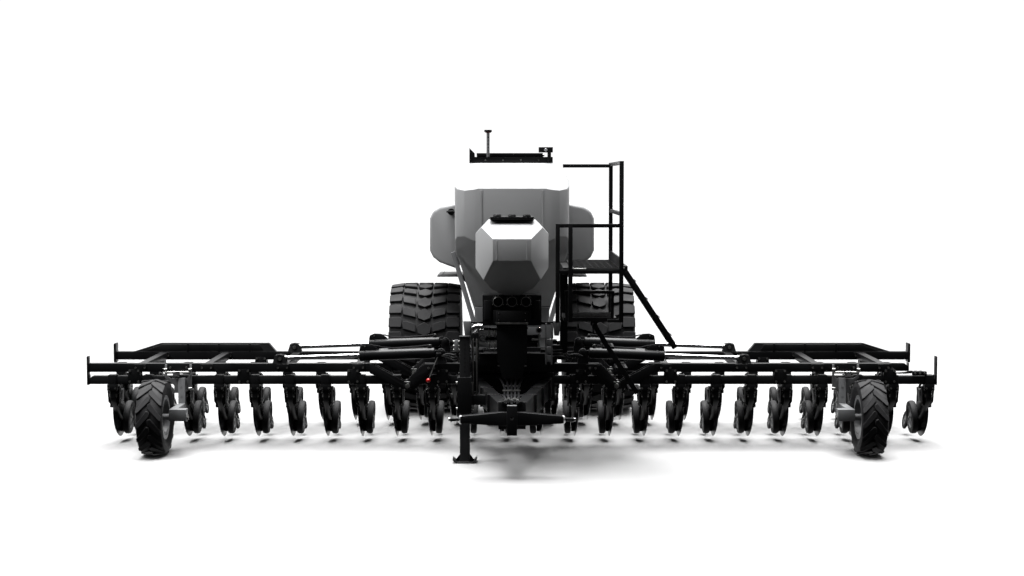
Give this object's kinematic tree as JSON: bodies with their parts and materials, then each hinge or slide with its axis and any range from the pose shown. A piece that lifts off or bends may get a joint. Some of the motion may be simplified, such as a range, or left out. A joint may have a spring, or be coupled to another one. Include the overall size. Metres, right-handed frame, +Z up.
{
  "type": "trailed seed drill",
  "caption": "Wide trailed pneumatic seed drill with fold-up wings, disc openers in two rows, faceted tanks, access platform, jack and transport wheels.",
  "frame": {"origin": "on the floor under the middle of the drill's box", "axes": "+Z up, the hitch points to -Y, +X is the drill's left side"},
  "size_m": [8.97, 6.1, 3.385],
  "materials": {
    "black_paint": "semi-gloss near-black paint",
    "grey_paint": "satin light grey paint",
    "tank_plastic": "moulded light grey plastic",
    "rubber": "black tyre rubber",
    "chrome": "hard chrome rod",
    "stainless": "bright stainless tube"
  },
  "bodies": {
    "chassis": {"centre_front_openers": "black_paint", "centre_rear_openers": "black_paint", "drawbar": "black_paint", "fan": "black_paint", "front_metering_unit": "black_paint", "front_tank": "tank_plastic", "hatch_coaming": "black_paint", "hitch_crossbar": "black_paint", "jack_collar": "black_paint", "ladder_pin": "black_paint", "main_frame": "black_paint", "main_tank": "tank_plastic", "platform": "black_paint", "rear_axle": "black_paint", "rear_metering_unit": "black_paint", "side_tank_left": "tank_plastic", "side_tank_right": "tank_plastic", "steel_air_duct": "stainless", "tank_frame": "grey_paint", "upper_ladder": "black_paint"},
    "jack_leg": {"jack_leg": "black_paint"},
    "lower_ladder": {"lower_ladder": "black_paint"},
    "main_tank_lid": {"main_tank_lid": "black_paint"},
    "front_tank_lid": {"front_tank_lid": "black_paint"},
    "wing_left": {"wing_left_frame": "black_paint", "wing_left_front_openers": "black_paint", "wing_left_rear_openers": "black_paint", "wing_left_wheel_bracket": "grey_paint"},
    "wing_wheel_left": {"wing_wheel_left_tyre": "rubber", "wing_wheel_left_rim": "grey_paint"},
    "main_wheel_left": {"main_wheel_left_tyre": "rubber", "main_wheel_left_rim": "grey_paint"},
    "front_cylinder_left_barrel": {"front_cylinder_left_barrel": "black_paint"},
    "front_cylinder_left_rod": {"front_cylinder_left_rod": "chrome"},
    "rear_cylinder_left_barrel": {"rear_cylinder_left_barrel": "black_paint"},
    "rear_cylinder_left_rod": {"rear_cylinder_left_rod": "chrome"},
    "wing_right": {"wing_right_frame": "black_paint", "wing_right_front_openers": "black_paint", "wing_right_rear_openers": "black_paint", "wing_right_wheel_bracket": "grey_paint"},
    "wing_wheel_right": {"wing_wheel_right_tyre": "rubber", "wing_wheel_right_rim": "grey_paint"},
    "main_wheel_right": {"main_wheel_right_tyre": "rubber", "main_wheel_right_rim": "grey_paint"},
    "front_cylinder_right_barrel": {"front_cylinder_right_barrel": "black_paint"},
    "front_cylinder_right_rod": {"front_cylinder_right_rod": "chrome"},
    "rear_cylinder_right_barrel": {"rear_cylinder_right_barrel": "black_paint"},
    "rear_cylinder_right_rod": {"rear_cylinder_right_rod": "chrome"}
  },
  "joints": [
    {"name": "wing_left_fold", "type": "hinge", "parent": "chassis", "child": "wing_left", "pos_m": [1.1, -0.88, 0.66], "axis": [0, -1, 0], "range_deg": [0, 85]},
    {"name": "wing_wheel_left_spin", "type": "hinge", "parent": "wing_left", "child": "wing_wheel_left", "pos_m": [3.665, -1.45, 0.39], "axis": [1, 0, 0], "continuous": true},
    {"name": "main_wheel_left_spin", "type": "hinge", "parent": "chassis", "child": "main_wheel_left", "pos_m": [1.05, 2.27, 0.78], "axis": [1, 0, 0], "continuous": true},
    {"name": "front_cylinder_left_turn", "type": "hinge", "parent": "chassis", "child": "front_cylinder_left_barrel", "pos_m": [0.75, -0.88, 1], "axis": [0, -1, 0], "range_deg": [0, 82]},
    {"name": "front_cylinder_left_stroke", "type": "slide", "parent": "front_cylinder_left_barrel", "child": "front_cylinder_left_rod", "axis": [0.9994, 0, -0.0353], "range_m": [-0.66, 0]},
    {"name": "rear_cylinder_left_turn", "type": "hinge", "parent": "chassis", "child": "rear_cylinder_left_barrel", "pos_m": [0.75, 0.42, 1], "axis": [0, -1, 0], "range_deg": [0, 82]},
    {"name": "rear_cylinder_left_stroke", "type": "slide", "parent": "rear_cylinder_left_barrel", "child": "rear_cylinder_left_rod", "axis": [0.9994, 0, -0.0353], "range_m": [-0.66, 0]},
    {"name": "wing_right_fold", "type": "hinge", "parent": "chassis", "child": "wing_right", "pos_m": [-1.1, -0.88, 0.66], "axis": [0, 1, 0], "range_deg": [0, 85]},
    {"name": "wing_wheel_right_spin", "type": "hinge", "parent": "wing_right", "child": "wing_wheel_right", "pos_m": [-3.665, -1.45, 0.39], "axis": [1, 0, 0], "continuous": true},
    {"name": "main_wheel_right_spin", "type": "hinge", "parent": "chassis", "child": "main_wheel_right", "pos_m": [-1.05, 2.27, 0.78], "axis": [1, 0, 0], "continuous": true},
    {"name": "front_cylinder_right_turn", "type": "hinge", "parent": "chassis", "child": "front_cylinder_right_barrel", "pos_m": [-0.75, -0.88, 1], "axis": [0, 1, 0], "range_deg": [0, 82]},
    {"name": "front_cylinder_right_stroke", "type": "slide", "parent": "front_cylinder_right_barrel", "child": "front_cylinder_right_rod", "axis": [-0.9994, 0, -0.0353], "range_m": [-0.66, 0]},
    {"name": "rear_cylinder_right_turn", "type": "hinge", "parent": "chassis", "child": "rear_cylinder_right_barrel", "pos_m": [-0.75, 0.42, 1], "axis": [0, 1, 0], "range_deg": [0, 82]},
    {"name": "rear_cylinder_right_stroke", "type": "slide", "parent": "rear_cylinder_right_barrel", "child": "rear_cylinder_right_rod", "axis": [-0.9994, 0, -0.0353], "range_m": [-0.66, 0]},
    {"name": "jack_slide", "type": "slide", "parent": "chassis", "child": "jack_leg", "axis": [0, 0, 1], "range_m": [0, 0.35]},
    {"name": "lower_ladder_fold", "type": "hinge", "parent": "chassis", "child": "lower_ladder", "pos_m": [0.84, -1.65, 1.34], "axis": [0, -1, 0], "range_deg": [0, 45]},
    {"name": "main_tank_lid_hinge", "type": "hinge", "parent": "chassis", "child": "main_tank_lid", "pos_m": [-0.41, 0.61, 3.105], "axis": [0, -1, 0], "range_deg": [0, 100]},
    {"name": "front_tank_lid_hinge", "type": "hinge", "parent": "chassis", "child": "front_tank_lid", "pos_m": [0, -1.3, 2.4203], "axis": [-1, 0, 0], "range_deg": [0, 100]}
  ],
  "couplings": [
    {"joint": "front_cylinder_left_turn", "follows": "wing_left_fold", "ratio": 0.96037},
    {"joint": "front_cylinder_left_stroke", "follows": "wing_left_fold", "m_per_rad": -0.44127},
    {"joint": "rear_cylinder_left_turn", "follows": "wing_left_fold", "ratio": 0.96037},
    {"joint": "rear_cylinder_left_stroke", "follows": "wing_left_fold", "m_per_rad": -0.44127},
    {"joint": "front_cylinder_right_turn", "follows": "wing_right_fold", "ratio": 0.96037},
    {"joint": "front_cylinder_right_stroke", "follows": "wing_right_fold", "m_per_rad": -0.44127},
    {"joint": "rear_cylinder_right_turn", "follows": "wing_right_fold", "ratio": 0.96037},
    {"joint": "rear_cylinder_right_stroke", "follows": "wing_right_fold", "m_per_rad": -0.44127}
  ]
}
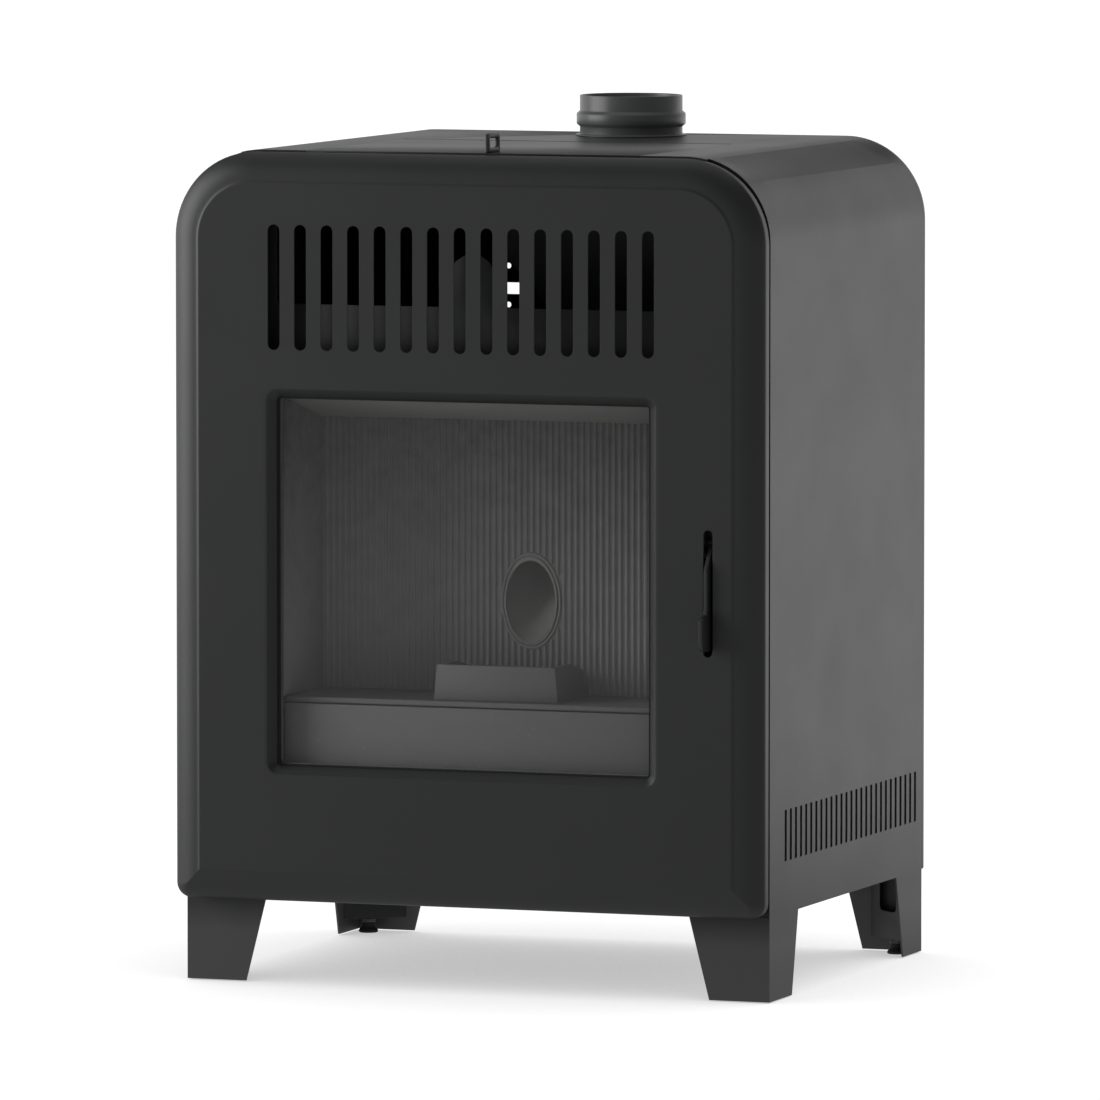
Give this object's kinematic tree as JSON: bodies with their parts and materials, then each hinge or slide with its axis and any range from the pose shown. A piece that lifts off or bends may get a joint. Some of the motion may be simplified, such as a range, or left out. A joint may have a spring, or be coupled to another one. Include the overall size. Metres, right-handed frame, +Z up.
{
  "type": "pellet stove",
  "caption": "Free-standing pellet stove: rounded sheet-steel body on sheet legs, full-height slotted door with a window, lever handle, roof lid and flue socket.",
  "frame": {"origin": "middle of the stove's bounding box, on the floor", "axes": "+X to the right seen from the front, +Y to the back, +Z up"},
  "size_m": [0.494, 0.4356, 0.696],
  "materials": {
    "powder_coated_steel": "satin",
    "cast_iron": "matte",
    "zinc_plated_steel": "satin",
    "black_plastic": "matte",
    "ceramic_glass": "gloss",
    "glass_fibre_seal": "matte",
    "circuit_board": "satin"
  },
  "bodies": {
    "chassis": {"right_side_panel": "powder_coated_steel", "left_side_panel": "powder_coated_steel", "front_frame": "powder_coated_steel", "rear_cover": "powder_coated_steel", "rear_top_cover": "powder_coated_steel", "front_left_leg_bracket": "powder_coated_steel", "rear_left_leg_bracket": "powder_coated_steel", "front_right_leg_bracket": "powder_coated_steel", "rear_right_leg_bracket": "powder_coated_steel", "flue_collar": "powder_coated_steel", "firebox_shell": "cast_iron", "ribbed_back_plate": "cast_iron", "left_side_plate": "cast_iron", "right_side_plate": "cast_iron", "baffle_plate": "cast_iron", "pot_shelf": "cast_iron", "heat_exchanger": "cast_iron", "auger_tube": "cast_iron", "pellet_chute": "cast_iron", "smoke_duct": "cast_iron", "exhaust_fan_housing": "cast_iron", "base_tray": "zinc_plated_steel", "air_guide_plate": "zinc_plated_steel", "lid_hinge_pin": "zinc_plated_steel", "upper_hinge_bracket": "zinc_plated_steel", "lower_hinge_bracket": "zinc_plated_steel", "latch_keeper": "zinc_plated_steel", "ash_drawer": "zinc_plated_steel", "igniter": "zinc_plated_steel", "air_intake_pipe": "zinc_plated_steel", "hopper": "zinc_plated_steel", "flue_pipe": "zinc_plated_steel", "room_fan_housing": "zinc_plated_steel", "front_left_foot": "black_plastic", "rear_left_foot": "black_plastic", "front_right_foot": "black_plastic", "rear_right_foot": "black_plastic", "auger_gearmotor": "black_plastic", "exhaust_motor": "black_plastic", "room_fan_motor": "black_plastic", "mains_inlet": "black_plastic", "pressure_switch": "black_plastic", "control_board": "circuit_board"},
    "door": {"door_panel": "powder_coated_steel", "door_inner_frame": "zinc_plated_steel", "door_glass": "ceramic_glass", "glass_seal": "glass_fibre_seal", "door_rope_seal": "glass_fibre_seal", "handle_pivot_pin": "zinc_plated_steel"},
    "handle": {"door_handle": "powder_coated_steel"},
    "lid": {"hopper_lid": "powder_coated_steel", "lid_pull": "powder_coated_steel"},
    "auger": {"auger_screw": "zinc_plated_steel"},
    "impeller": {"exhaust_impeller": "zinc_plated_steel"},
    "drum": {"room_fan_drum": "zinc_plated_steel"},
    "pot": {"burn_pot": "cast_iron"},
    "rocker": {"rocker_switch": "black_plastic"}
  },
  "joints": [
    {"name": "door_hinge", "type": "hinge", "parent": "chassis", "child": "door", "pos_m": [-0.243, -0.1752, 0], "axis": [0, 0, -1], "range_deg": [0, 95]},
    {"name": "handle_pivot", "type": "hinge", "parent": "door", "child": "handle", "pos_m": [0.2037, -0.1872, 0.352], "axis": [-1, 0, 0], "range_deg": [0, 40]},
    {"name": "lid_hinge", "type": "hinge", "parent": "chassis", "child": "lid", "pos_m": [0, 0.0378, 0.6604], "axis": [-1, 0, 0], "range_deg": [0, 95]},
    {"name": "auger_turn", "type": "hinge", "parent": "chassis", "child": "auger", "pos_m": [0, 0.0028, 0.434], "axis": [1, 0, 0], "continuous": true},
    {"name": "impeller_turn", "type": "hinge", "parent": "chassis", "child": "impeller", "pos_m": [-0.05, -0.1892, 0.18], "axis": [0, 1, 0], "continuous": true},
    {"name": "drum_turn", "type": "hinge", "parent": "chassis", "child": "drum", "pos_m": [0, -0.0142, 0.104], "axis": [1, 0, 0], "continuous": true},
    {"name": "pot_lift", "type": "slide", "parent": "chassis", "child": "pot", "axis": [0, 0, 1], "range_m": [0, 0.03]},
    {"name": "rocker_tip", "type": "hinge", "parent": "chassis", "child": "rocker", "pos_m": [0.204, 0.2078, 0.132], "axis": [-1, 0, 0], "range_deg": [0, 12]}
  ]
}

-- Your instructions --
Copy every line of the records above that holds the word "slide".

-- Output of the exercise --
Give this object's kinematic tree as JSON: bodies with their parts and materials, then each hinge or slide with its axis and any range from the pose shown. A piece that lifts off or bends may get a joint. Some of the motion may be simplified, such as a range, or left out. A joint may have a spring, or be coupled to another one. Include the overall size. Metres, right-handed frame, +Z up.
    {"name": "front_cylinder_left_stroke", "type": "slide", "parent": "front_cylinder_left_barrel", "child": "front_cylinder_left_rod", "axis": [0.9994, 0, -0.0353], "range_m": [-0.66, 0]},
    {"name": "rear_cylinder_left_stroke", "type": "slide", "parent": "rear_cylinder_left_barrel", "child": "rear_cylinder_left_rod", "axis": [0.9994, 0, -0.0353], "range_m": [-0.66, 0]},
    {"name": "front_cylinder_right_stroke", "type": "slide", "parent": "front_cylinder_right_barrel", "child": "front_cylinder_right_rod", "axis": [-0.9994, 0, -0.0353], "range_m": [-0.66, 0]},
    {"name": "rear_cylinder_right_stroke", "type": "slide", "parent": "rear_cylinder_right_barrel", "child": "rear_cylinder_right_rod", "axis": [-0.9994, 0, -0.0353], "range_m": [-0.66, 0]},
    {"name": "jack_slide", "type": "slide", "parent": "chassis", "child": "jack_leg", "axis": [0, 0, 1], "range_m": [0, 0.35]},
Give this object's kinematic tree as JSON: bodies with their parts and materials, then each hinge or slide with its axis and any range from the pose shown. A piece that lifts off or bends may get a joint. Some of the motion may be simplified, such as a range, or left out. A joint may have a spring, or be coupled to another one. Include the overall size. Metres, right-handed frame, +Z up.
    {"name": "pot_lift", "type": "slide", "parent": "chassis", "child": "pot", "axis": [0, 0, 1], "range_m": [0, 0.03]},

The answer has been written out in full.